◆ Task statement ◆
Reproduce the data exactly.

- - - -

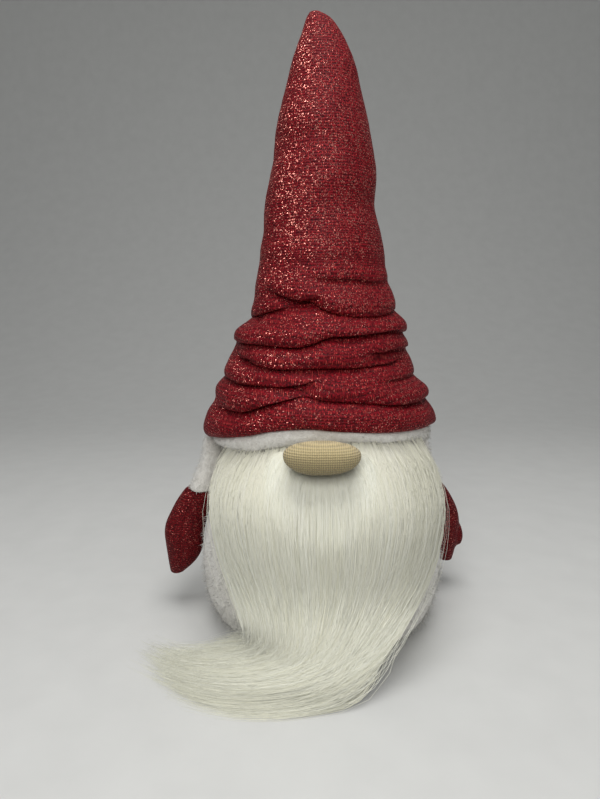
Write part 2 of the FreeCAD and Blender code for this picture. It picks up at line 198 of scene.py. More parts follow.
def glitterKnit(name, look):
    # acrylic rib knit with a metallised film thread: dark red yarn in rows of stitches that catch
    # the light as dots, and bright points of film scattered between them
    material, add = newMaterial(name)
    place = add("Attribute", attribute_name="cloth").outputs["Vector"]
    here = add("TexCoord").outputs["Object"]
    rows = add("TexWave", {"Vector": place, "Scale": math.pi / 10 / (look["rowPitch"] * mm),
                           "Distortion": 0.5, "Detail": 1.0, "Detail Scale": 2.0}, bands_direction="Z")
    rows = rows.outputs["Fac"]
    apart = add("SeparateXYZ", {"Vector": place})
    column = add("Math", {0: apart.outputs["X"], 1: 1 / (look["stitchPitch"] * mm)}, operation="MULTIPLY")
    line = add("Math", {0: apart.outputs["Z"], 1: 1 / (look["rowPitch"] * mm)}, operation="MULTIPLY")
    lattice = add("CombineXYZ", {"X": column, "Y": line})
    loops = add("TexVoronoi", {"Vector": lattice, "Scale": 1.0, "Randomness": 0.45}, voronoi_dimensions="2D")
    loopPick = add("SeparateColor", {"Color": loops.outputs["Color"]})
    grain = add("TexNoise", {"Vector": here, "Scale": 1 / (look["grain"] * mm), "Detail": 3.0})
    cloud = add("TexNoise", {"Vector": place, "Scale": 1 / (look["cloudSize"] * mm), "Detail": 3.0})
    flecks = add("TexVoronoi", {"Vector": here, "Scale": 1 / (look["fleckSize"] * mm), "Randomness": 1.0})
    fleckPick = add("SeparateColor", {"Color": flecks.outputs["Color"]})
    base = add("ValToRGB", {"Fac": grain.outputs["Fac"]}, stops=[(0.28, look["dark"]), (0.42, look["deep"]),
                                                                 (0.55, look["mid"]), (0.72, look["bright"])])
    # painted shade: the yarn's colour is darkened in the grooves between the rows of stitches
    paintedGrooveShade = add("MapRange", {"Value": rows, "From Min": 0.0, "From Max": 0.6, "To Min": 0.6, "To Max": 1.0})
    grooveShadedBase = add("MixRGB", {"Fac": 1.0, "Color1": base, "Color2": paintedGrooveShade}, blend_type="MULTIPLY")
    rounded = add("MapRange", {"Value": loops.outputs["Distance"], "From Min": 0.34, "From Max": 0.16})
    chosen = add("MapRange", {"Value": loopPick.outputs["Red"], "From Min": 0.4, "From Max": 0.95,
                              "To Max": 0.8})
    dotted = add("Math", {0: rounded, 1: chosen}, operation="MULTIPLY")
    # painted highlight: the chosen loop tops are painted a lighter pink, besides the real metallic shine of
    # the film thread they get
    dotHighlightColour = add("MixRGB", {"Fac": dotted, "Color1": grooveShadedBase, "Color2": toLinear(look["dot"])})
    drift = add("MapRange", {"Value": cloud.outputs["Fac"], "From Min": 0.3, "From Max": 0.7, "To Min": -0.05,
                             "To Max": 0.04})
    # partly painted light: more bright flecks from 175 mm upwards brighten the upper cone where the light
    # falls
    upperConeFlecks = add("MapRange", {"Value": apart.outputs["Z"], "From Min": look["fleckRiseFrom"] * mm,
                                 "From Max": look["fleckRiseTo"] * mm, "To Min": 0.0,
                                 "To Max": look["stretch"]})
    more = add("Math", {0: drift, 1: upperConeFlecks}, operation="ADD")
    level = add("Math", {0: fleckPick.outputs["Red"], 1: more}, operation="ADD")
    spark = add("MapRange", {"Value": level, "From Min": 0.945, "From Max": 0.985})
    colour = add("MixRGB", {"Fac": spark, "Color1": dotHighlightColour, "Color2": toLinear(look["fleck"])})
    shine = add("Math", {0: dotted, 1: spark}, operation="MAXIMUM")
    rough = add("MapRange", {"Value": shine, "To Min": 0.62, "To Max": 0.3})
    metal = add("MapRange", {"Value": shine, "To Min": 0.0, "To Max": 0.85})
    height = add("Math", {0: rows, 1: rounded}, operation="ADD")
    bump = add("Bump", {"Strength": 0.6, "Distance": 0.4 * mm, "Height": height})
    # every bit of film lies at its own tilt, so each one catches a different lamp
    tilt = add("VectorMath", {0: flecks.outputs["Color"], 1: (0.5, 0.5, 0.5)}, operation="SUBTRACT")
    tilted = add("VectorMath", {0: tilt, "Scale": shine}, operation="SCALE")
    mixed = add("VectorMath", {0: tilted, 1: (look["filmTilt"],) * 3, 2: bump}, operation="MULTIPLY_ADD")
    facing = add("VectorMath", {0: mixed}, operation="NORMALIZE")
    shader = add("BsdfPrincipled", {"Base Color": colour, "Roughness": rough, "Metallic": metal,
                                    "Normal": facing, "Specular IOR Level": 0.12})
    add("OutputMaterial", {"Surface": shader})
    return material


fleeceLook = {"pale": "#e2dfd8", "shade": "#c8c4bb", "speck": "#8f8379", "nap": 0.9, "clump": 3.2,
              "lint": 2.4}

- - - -

◆ Response ◆
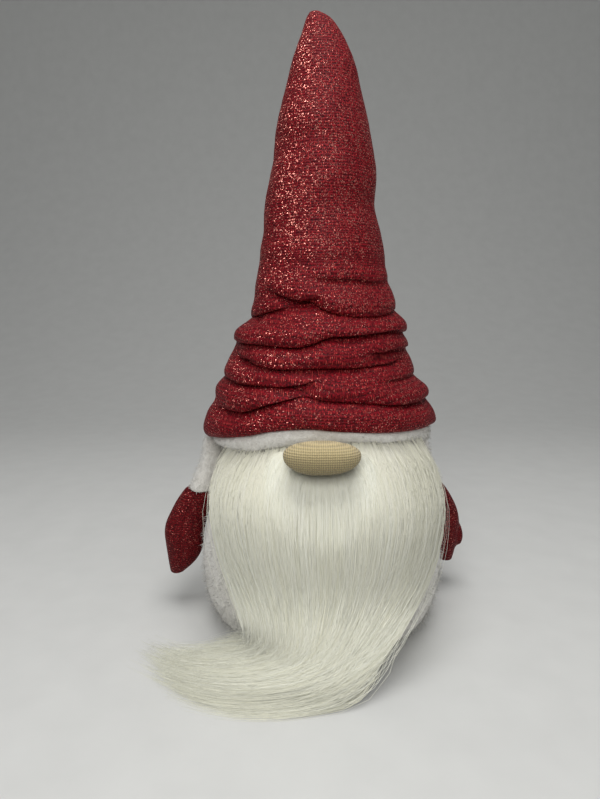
Write part 2 of the FreeCAD and Blender code for this picture. It picks up at line 198 of scene.py. More parts follow.
def glitterKnit(name, look):
    # acrylic rib knit with a metallised film thread: dark red yarn in rows of stitches that catch
    # the light as dots, and bright points of film scattered between them
    material, add = newMaterial(name)
    place = add("Attribute", attribute_name="cloth").outputs["Vector"]
    here = add("TexCoord").outputs["Object"]
    rows = add("TexWave", {"Vector": place, "Scale": math.pi / 10 / (look["rowPitch"] * mm),
                           "Distortion": 0.5, "Detail": 1.0, "Detail Scale": 2.0}, bands_direction="Z")
    rows = rows.outputs["Fac"]
    apart = add("SeparateXYZ", {"Vector": place})
    column = add("Math", {0: apart.outputs["X"], 1: 1 / (look["stitchPitch"] * mm)}, operation="MULTIPLY")
    line = add("Math", {0: apart.outputs["Z"], 1: 1 / (look["rowPitch"] * mm)}, operation="MULTIPLY")
    lattice = add("CombineXYZ", {"X": column, "Y": line})
    loops = add("TexVoronoi", {"Vector": lattice, "Scale": 1.0, "Randomness": 0.45}, voronoi_dimensions="2D")
    loopPick = add("SeparateColor", {"Color": loops.outputs["Color"]})
    grain = add("TexNoise", {"Vector": here, "Scale": 1 / (look["grain"] * mm), "Detail": 3.0})
    cloud = add("TexNoise", {"Vector": place, "Scale": 1 / (look["cloudSize"] * mm), "Detail": 3.0})
    flecks = add("TexVoronoi", {"Vector": here, "Scale": 1 / (look["fleckSize"] * mm), "Randomness": 1.0})
    fleckPick = add("SeparateColor", {"Color": flecks.outputs["Color"]})
    base = add("ValToRGB", {"Fac": grain.outputs["Fac"]}, stops=[(0.28, look["dark"]), (0.42, look["deep"]),
                                                                 (0.55, look["mid"]), (0.72, look["bright"])])
    # painted shade: the yarn's colour is darkened in the grooves between the rows of stitches
    paintedGrooveShade = add("MapRange", {"Value": rows, "From Min": 0.0, "From Max": 0.6, "To Min": 0.6, "To Max": 1.0})
    grooveShadedBase = add("MixRGB", {"Fac": 1.0, "Color1": base, "Color2": paintedGrooveShade}, blend_type="MULTIPLY")
    rounded = add("MapRange", {"Value": loops.outputs["Distance"], "From Min": 0.34, "From Max": 0.16})
    chosen = add("MapRange", {"Value": loopPick.outputs["Red"], "From Min": 0.4, "From Max": 0.95,
                              "To Max": 0.8})
    dotted = add("Math", {0: rounded, 1: chosen}, operation="MULTIPLY")
    # painted highlight: the chosen loop tops are painted a lighter pink, besides the real metallic shine of
    # the film thread they get
    dotHighlightColour = add("MixRGB", {"Fac": dotted, "Color1": grooveShadedBase, "Color2": toLinear(look["dot"])})
    drift = add("MapRange", {"Value": cloud.outputs["Fac"], "From Min": 0.3, "From Max": 0.7, "To Min": -0.05,
                             "To Max": 0.04})
    # partly painted light: more bright flecks from 175 mm upwards brighten the upper cone where the light
    # falls
    upperConeFlecks = add("MapRange", {"Value": apart.outputs["Z"], "From Min": look["fleckRiseFrom"] * mm,
                                 "From Max": look["fleckRiseTo"] * mm, "To Min": 0.0,
                                 "To Max": look["stretch"]})
    more = add("Math", {0: drift, 1: upperConeFlecks}, operation="ADD")
    level = add("Math", {0: fleckPick.outputs["Red"], 1: more}, operation="ADD")
    spark = add("MapRange", {"Value": level, "From Min": 0.945, "From Max": 0.985})
    colour = add("MixRGB", {"Fac": spark, "Color1": dotHighlightColour, "Color2": toLinear(look["fleck"])})
    shine = add("Math", {0: dotted, 1: spark}, operation="MAXIMUM")
    rough = add("MapRange", {"Value": shine, "To Min": 0.62, "To Max": 0.3})
    metal = add("MapRange", {"Value": shine, "To Min": 0.0, "To Max": 0.85})
    height = add("Math", {0: rows, 1: rounded}, operation="ADD")
    bump = add("Bump", {"Strength": 0.6, "Distance": 0.4 * mm, "Height": height})
    # every bit of film lies at its own tilt, so each one catches a different lamp
    tilt = add("VectorMath", {0: flecks.outputs["Color"], 1: (0.5, 0.5, 0.5)}, operation="SUBTRACT")
    tilted = add("VectorMath", {0: tilt, "Scale": shine}, operation="SCALE")
    mixed = add("VectorMath", {0: tilted, 1: (look["filmTilt"],) * 3, 2: bump}, operation="MULTIPLY_ADD")
    facing = add("VectorMath", {0: mixed}, operation="NORMALIZE")
    shader = add("BsdfPrincipled", {"Base Color": colour, "Roughness": rough, "Metallic": metal,
                                    "Normal": facing, "Specular IOR Level": 0.12})
    add("OutputMaterial", {"Surface": shader})
    return material


fleeceLook = {"pale": "#e2dfd8", "shade": "#c8c4bb", "speck": "#8f8379", "nap": 0.9, "clump": 3.2,
              "lint": 2.4}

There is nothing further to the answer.